== Data listing ==
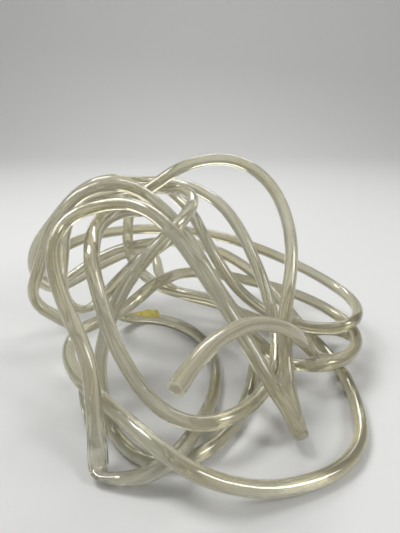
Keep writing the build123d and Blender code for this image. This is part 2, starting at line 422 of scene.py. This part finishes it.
class Finish:
    """A material and the shorthand that builds its nodes."""

    def __init__(self, name):
        self.material = bpy.data.materials.new(name)
        self.material.use_nodes = True
        self.tree = self.material.node_tree
        self.shader = self.tree.nodes["Principled BSDF"]

    def node(self, kind, settings=None, inputs=None, output=0):
        """Adds a node with its settings, then the values or links of its sockets."""
        node = self.tree.nodes.new(kind)
        for name, value in (settings or {}).items():
            setattr(node, name, value)
        for name, value in (inputs or {}).items():
            self.feed(node.inputs[name], value)
        return Signal(self, node.outputs[output])

    def feed(self, socket, value):
        """Links a signal to a socket, or sets the socket's own value."""
        if isinstance(value, Signal):
            self.tree.links.new(value.socket, socket)
        else:
            socket.default_value = value

    def surface(self, values):
        """Sets or links the sockets of the finish's shader."""
        for name, value in values.items():
            self.feed(self.shader.inputs[name], value)

    def noise(self, place, scale, detail, roughness=0.5):
        """Soft uneven pattern from 0 to 1."""
        return self.node(
            "ShaderNodeTexNoise",
            inputs={"Vector": place, "Scale": scale, "Detail": detail, "Roughness": roughness},
        )

    def mask(self, signal, low, high):
        """Rises from 0 to 1 as the signal goes from low to high."""
        return self.node(
            "ShaderNodeMapRange",
            {"interpolation_type": "SMOOTHSTEP"},
            {"Value": signal, "From Min": low, "From Max": high},
        )

    def blend(self, share, first, second):
        """First colour where the share is 0, second where it is 1."""
        return self.node(
            "ShaderNodeMix",
            {"data_type": "RGBA"},
            {"Factor": share, 6: first, 7: second},
            output=2,
        )


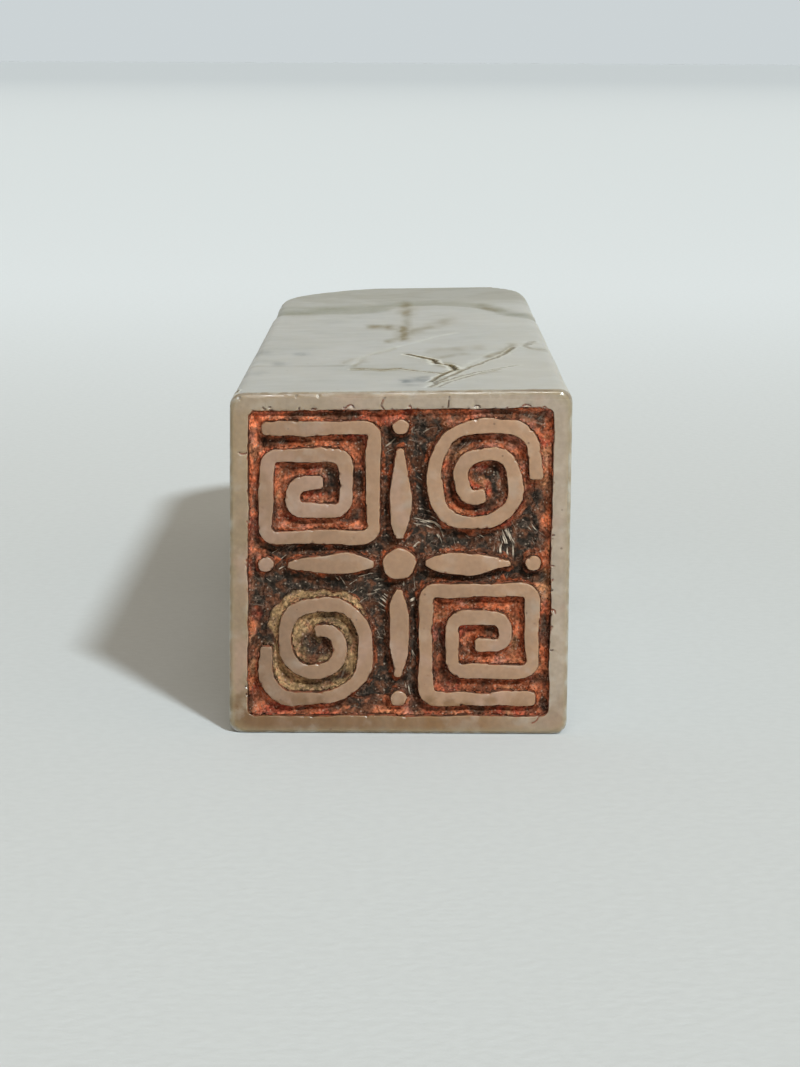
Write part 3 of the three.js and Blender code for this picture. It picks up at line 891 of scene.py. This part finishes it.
def polish_stone(stone, across, up, recess):
    """Satin all over, with a rubbed top edge to the face that is glossiest near its right end."""
    top_edge = stone.product(
        stone.spread(up, 0.93, 0.955), stone.spread(stone.y, FACE_Y + 0.1 * MM, FACE_Y + 0.5 * MM, 1, 0))
    satin = stone.spread(stone.mottle(3 * MM, detail=4), 0.3, 0.7, 0.36, 0.48)
    rubbed = stone.spread(stone.mottle(1.4 * MM, detail=4), 0.35, 0.65, 0.10, 0.32)
    rubbed = stone.maths("MULTIPLY_ADD", stone.spread(across, 0.68, 0.76), -0.12, rubbed)
    polish = stone.between(top_edge, satin, rubbed)
    worn = stone.product(stone.spread(recess, 0.002, 0.012), stone.spread(recess, 0.06, 0.12, 1, 0))
    polish = stone.between(worn, polish, 0.28)
    cracked = stone.product(stone.spread(stone.measure("fissure"), 0.6, 1.8, 1, 0), stone.measure("dark"))
    dull = stone.maths("MAXIMUM", cracked, stone.measure("umber"))
    polish = stone.between(dull, polish, 0.9)
    polish = stone.maths("ADD", polish, stone.spread(recess, 0.1, 0.4, 0, 0.35))
    stone.feed(stone.shader.inputs["Roughness"], stone.maths("MAXIMUM", polish, 0.08))
    elsewhere = stone.maths("SUBTRACT", 1.0, top_edge)
    grinding = stone.product(
        stone.mottle(0.5 * MM, detail=5, place=stone.stretched((1, 0.08, 1))), elsewhere)
    grain = stone.product(stone.mottle(0.12 * MM, detail=3), elsewhere)
    ground = stone.bump(grinding, 0.010 * MM)
    stone.feed(stone.shader.inputs["Normal"], stone.bump(grain, 0.004 * MM, ground))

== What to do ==
Each record should come back exactly as written.

== Task output ==
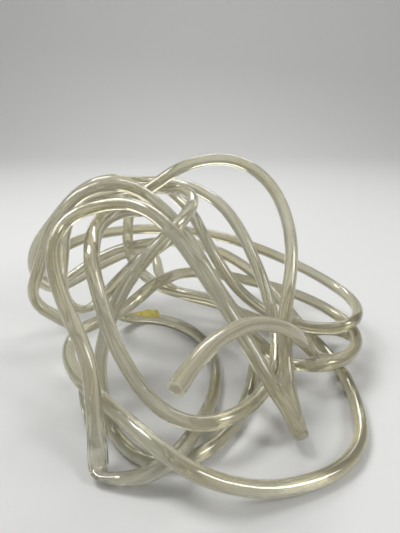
Keep writing the build123d and Blender code for this image. This is part 2, starting at line 422 of scene.py. This part finishes it.
class Finish:
    """A material and the shorthand that builds its nodes."""

    def __init__(self, name):
        self.material = bpy.data.materials.new(name)
        self.material.use_nodes = True
        self.tree = self.material.node_tree
        self.shader = self.tree.nodes["Principled BSDF"]

    def node(self, kind, settings=None, inputs=None, output=0):
        """Adds a node with its settings, then the values or links of its sockets."""
        node = self.tree.nodes.new(kind)
        for name, value in (settings or {}).items():
            setattr(node, name, value)
        for name, value in (inputs or {}).items():
            self.feed(node.inputs[name], value)
        return Signal(self, node.outputs[output])

    def feed(self, socket, value):
        """Links a signal to a socket, or sets the socket's own value."""
        if isinstance(value, Signal):
            self.tree.links.new(value.socket, socket)
        else:
            socket.default_value = value

    def surface(self, values):
        """Sets or links the sockets of the finish's shader."""
        for name, value in values.items():
            self.feed(self.shader.inputs[name], value)

    def noise(self, place, scale, detail, roughness=0.5):
        """Soft uneven pattern from 0 to 1."""
        return self.node(
            "ShaderNodeTexNoise",
            inputs={"Vector": place, "Scale": scale, "Detail": detail, "Roughness": roughness},
        )

    def mask(self, signal, low, high):
        """Rises from 0 to 1 as the signal goes from low to high."""
        return self.node(
            "ShaderNodeMapRange",
            {"interpolation_type": "SMOOTHSTEP"},
            {"Value": signal, "From Min": low, "From Max": high},
        )

    def blend(self, share, first, second):
        """First colour where the share is 0, second where it is 1."""
        return self.node(
            "ShaderNodeMix",
            {"data_type": "RGBA"},
            {"Factor": share, 6: first, 7: second},
            output=2,
        )


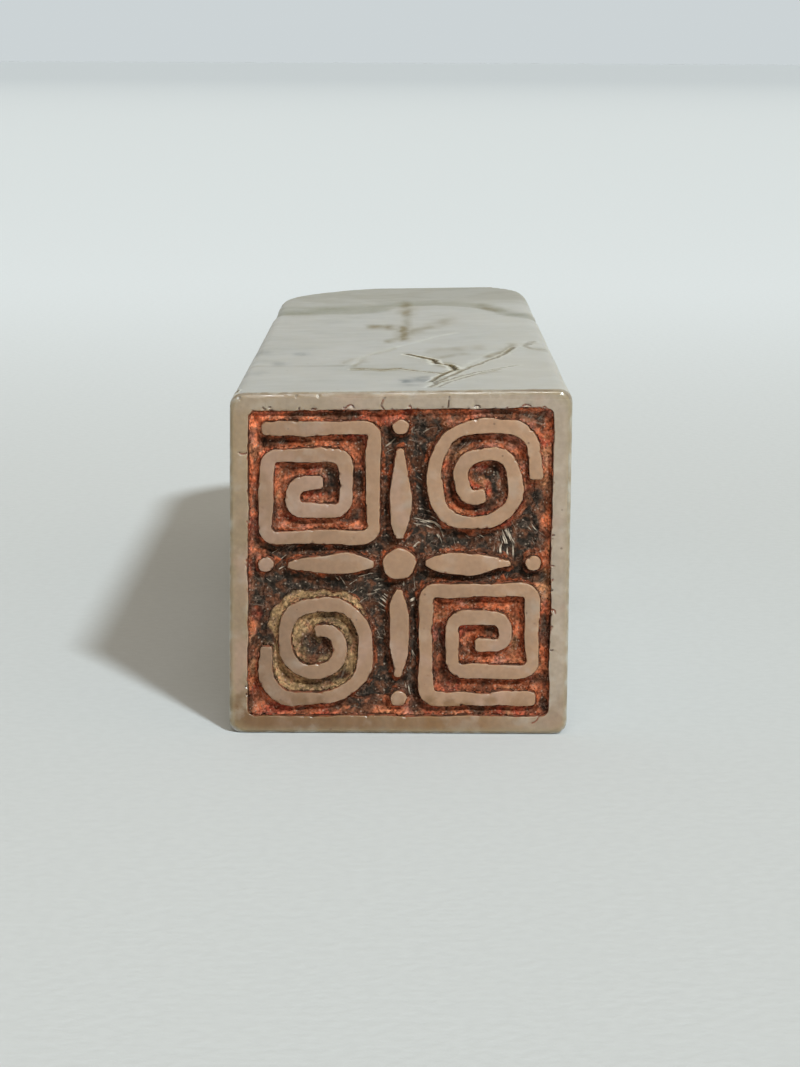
Write part 3 of the three.js and Blender code for this picture. It picks up at line 891 of scene.py. This part finishes it.
def polish_stone(stone, across, up, recess):
    """Satin all over, with a rubbed top edge to the face that is glossiest near its right end."""
    top_edge = stone.product(
        stone.spread(up, 0.93, 0.955), stone.spread(stone.y, FACE_Y + 0.1 * MM, FACE_Y + 0.5 * MM, 1, 0))
    satin = stone.spread(stone.mottle(3 * MM, detail=4), 0.3, 0.7, 0.36, 0.48)
    rubbed = stone.spread(stone.mottle(1.4 * MM, detail=4), 0.35, 0.65, 0.10, 0.32)
    rubbed = stone.maths("MULTIPLY_ADD", stone.spread(across, 0.68, 0.76), -0.12, rubbed)
    polish = stone.between(top_edge, satin, rubbed)
    worn = stone.product(stone.spread(recess, 0.002, 0.012), stone.spread(recess, 0.06, 0.12, 1, 0))
    polish = stone.between(worn, polish, 0.28)
    cracked = stone.product(stone.spread(stone.measure("fissure"), 0.6, 1.8, 1, 0), stone.measure("dark"))
    dull = stone.maths("MAXIMUM", cracked, stone.measure("umber"))
    polish = stone.between(dull, polish, 0.9)
    polish = stone.maths("ADD", polish, stone.spread(recess, 0.1, 0.4, 0, 0.35))
    stone.feed(stone.shader.inputs["Roughness"], stone.maths("MAXIMUM", polish, 0.08))
    elsewhere = stone.maths("SUBTRACT", 1.0, top_edge)
    grinding = stone.product(
        stone.mottle(0.5 * MM, detail=5, place=stone.stretched((1, 0.08, 1))), elsewhere)
    grain = stone.product(stone.mottle(0.12 * MM, detail=3), elsewhere)
    ground = stone.bump(grinding, 0.010 * MM)
    stone.feed(stone.shader.inputs["Normal"], stone.bump(grain, 0.004 * MM, ground))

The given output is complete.